:: TASK INSTRUCTIONS ::
Restate the complete material exactly.

:: DATA LINES ::
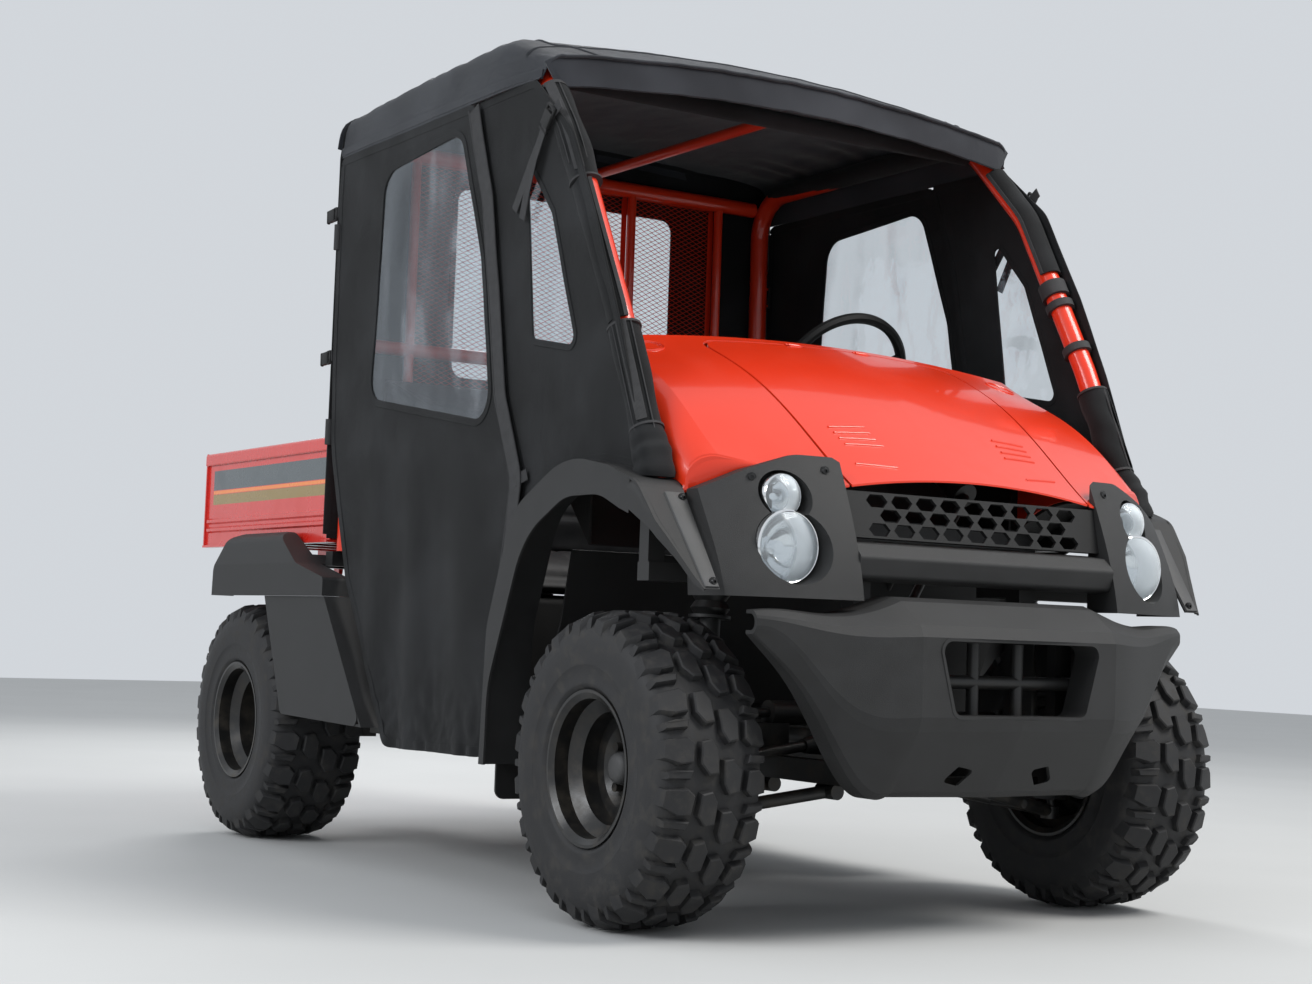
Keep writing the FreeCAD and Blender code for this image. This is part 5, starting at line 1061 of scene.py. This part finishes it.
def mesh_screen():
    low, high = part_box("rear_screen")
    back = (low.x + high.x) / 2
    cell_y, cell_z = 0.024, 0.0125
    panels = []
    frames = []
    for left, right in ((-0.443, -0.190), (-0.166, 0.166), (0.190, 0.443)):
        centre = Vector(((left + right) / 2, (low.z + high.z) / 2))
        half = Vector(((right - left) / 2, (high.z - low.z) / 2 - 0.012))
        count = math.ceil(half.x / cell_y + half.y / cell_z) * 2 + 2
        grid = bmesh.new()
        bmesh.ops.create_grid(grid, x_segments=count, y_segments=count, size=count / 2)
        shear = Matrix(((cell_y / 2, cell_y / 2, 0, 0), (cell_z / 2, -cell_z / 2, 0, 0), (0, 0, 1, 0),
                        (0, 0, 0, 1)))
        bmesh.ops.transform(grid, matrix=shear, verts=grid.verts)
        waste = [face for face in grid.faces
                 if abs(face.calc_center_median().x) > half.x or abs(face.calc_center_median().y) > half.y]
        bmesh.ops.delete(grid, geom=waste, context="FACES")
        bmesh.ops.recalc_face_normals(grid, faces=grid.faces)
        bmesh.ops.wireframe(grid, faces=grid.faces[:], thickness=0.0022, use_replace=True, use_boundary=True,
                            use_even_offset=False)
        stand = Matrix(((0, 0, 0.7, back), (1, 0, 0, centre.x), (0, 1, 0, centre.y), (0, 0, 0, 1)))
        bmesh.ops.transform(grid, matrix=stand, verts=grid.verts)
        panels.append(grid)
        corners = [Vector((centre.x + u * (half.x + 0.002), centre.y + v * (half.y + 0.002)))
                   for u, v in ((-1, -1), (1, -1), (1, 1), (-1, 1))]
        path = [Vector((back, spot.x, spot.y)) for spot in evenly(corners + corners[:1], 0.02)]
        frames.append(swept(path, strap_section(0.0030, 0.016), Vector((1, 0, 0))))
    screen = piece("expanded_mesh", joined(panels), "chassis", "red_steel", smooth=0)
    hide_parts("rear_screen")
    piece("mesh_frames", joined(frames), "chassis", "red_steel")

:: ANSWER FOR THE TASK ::
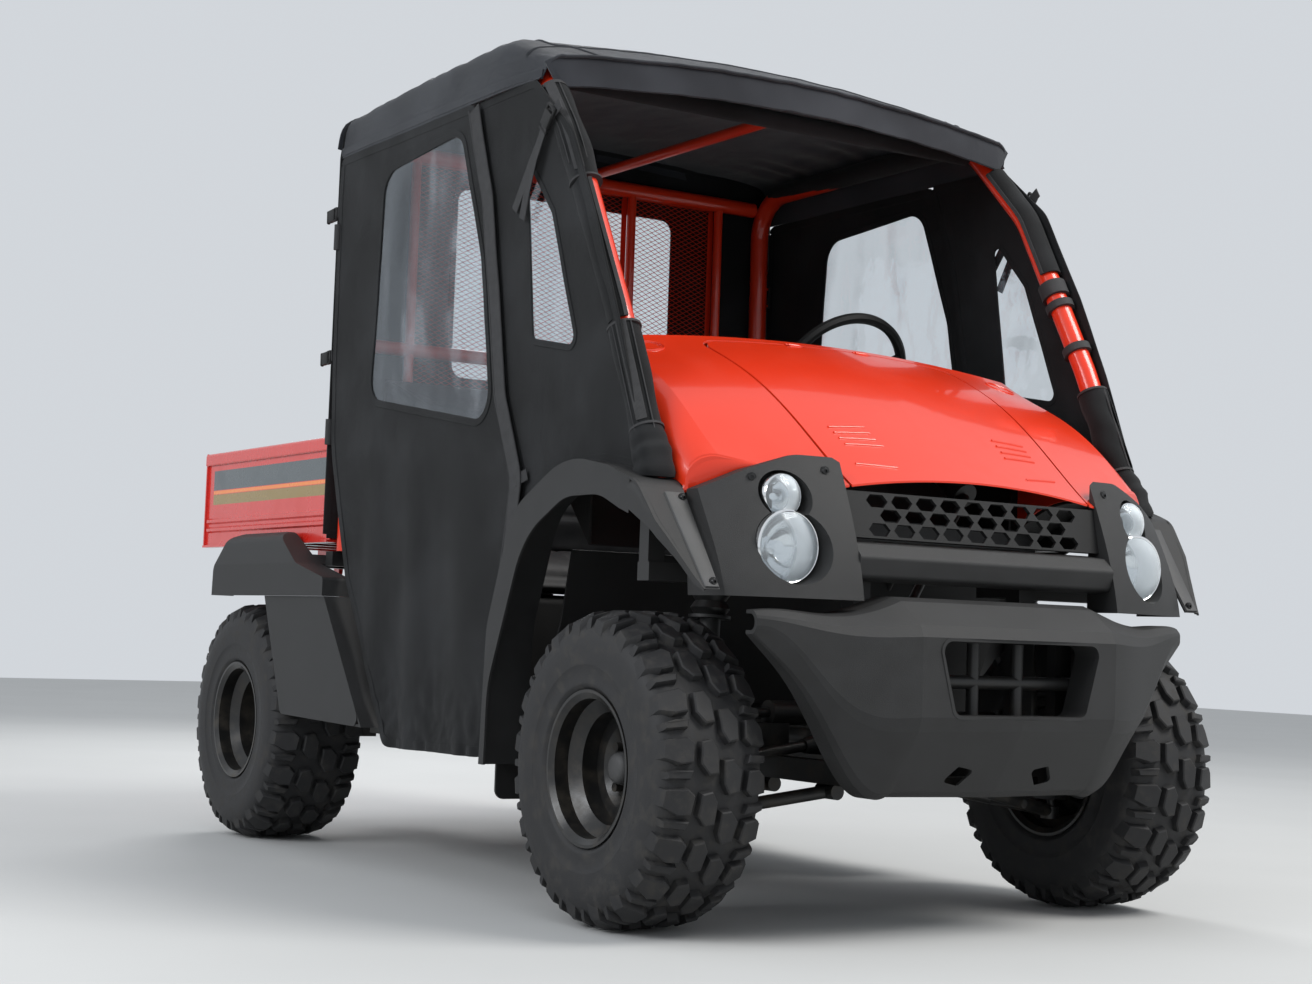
Keep writing the FreeCAD and Blender code for this image. This is part 5, starting at line 1061 of scene.py. This part finishes it.
def mesh_screen():
    low, high = part_box("rear_screen")
    back = (low.x + high.x) / 2
    cell_y, cell_z = 0.024, 0.0125
    panels = []
    frames = []
    for left, right in ((-0.443, -0.190), (-0.166, 0.166), (0.190, 0.443)):
        centre = Vector(((left + right) / 2, (low.z + high.z) / 2))
        half = Vector(((right - left) / 2, (high.z - low.z) / 2 - 0.012))
        count = math.ceil(half.x / cell_y + half.y / cell_z) * 2 + 2
        grid = bmesh.new()
        bmesh.ops.create_grid(grid, x_segments=count, y_segments=count, size=count / 2)
        shear = Matrix(((cell_y / 2, cell_y / 2, 0, 0), (cell_z / 2, -cell_z / 2, 0, 0), (0, 0, 1, 0),
                        (0, 0, 0, 1)))
        bmesh.ops.transform(grid, matrix=shear, verts=grid.verts)
        waste = [face for face in grid.faces
                 if abs(face.calc_center_median().x) > half.x or abs(face.calc_center_median().y) > half.y]
        bmesh.ops.delete(grid, geom=waste, context="FACES")
        bmesh.ops.recalc_face_normals(grid, faces=grid.faces)
        bmesh.ops.wireframe(grid, faces=grid.faces[:], thickness=0.0022, use_replace=True, use_boundary=True,
                            use_even_offset=False)
        stand = Matrix(((0, 0, 0.7, back), (1, 0, 0, centre.x), (0, 1, 0, centre.y), (0, 0, 0, 1)))
        bmesh.ops.transform(grid, matrix=stand, verts=grid.verts)
        panels.append(grid)
        corners = [Vector((centre.x + u * (half.x + 0.002), centre.y + v * (half.y + 0.002)))
                   for u, v in ((-1, -1), (1, -1), (1, 1), (-1, 1))]
        path = [Vector((back, spot.x, spot.y)) for spot in evenly(corners + corners[:1], 0.02)]
        frames.append(swept(path, strap_section(0.0030, 0.016), Vector((1, 0, 0))))
    screen = piece("expanded_mesh", joined(panels), "chassis", "red_steel", smooth=0)
    hide_parts("rear_screen")
    piece("mesh_frames", joined(frames), "chassis", "red_steel")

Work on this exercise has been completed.